In 2005, Forbes named Presley the top-earning deceased celebrity for the fifth straight year, with a gross income of $45 million. He was placed second in 2006, returned to the top spot the next two years, and ranked fourth in 2009. The following year, he was ranked second, with his highest annual income ever—$60 million—spurred by the celebration of his 75th birthday and the launch of Cirque du Soleil's Viva Elvis show in Las Vegas. In November 2010, Viva Elvis: The Album was released, setting his voice to newly recorded instrumental tracks. As of mid-2011, there were an estimated 15,000 licensed Presley products, and he was again the second-highest-earning deceased celebrity. Six years later, he ranked fourth with earnings of $35 million, up $8 million from 2016 due in part to the opening of a new entertainment complex, Elvis Presley's Memphis, and hotel, The Guest House at Graceland.

In 2018, RCA/Legacy released Elvis Presley – Where No One Stands Alone, a new album focused on Elvis's love of gospel music. Produced by Joel Weinshanker, Lisa Marie Presley and Andy Childs, the album introduced newly recorded instrumentation along with vocals from singers who had performed in the past with Elvis. It also included a reimagined duet with Lisa Marie, on the album's title track.

In 2022, Baz Luhrmann's film Elvis, a biopic about Presley's life, was released in theaters.
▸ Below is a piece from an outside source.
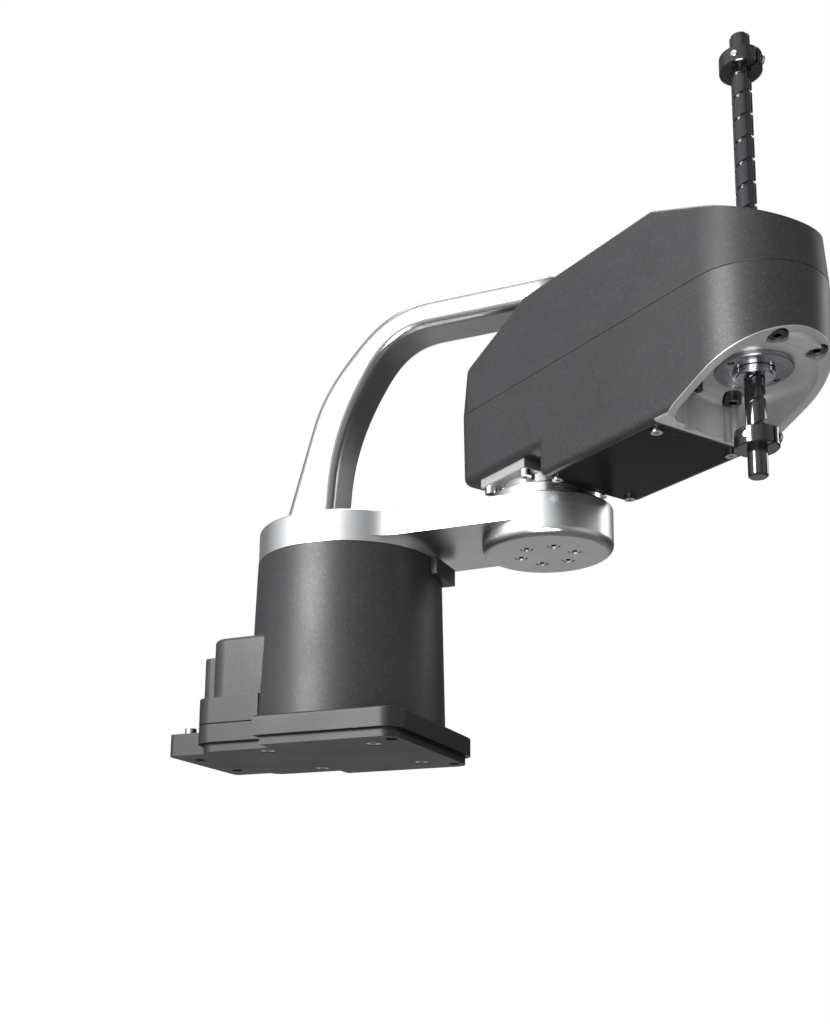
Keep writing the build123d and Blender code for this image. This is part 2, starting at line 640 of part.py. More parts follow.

Presley is portrayed by Austin Butler and Colonel Tom Parker by Tom Hanks. As of August 2022, the film had grossed $261.8 million worldwide on a $85 million budget, becoming the second-highest-grossing music biopic of all-time behind Bohemian Rhapsody (2018), and the fifth-highest-grossing Australian-produced film. For his portrayal of Elvis, Butler won the Golden Globe and was nominated for the Oscar for Best Actor. In January 2023, on what would have been Presley’s 88th birthday, his 1962 Lockheed 1329 JetStar sold at an auction for $260,000. The plane sold at the Mecum Kissimmee Collector Car auction in Florida.

Artistry

Influences 
Presley's earliest musical influence came from gospel. His mother recalled that from the age of two, at the Assembly of God church in Tupelo attended by the family, "he would slide down off my lap, run into the aisle and scramble up to the platform. There he would stand looking at the choir and trying to sing with them." In Memphis, Presley frequently attended all-night gospel singings at the Ellis Auditorium, where groups such as the Statesmen Quartet led the music in a style that, Guralnick suggests, sowed the seeds of Presley's future stage act:

As a teenager, Presley's musical interests were wide-ranging, and he was deeply informed about both white and African-American musical idioms. Though he never had any formal training, he had a remarkable memory, and his musical knowledge was already considerable by the time he made his first professional recordings aged 19 in 1954. When Jerry Leiber and Mike Stoller met him two years later, they were astonished at his encyclopedic understanding of the blues, and, as Stoller put it, "He certainly knew a lot more than we did about country music and gospel music." At a press conference the following year, he proudly declared, "I know practically every religious song that's ever been written."

Musicianship 
Presley played guitar, bass, and piano; he received his first guitar when he was 11 years old. He could not read or write music and had no formal lessons, and played everything by ear. Presley often played an instrument on his recordings and produced his own music. Presley played rhythm acoustic guitar on most of his Sun recordings and his 1950s RCA albums. He played electric bass guitar on "(You're So Square) Baby I Don't Care" after his bassist Bill Black had trouble with the instrument. Presley played the bass line including the intro. Presley played piano on songs such as "Old Shep" and "First in Line" from his 1956 album Elvis. He is credited with playing piano on later albums such as From Elvis in Memphis and "Moody Blue", and on "Unchained Melody", which was one of the last songs that he recorded. Presley played lead guitar on one of his successful singles called "Are You Lonesome Tonight". In the 68 Comeback Special, Elvis took over on lead electric guitar, the first time he had ever been seen with the instrument in public, playing it on songs such as "Baby What You Want Me to Do" and "One Night". Presley played the back of his guitar on some of his hits such as "All Shook Up", "Don't Be Cruel", and "(Let Me Be Your) Teddy Bear", providing percussion by slapping the instrument to create a beat. The album Elvis is Back! features Presley playing a lot of acoustic guitar on songs such as "I Will Be Home Again" and "Like a Baby".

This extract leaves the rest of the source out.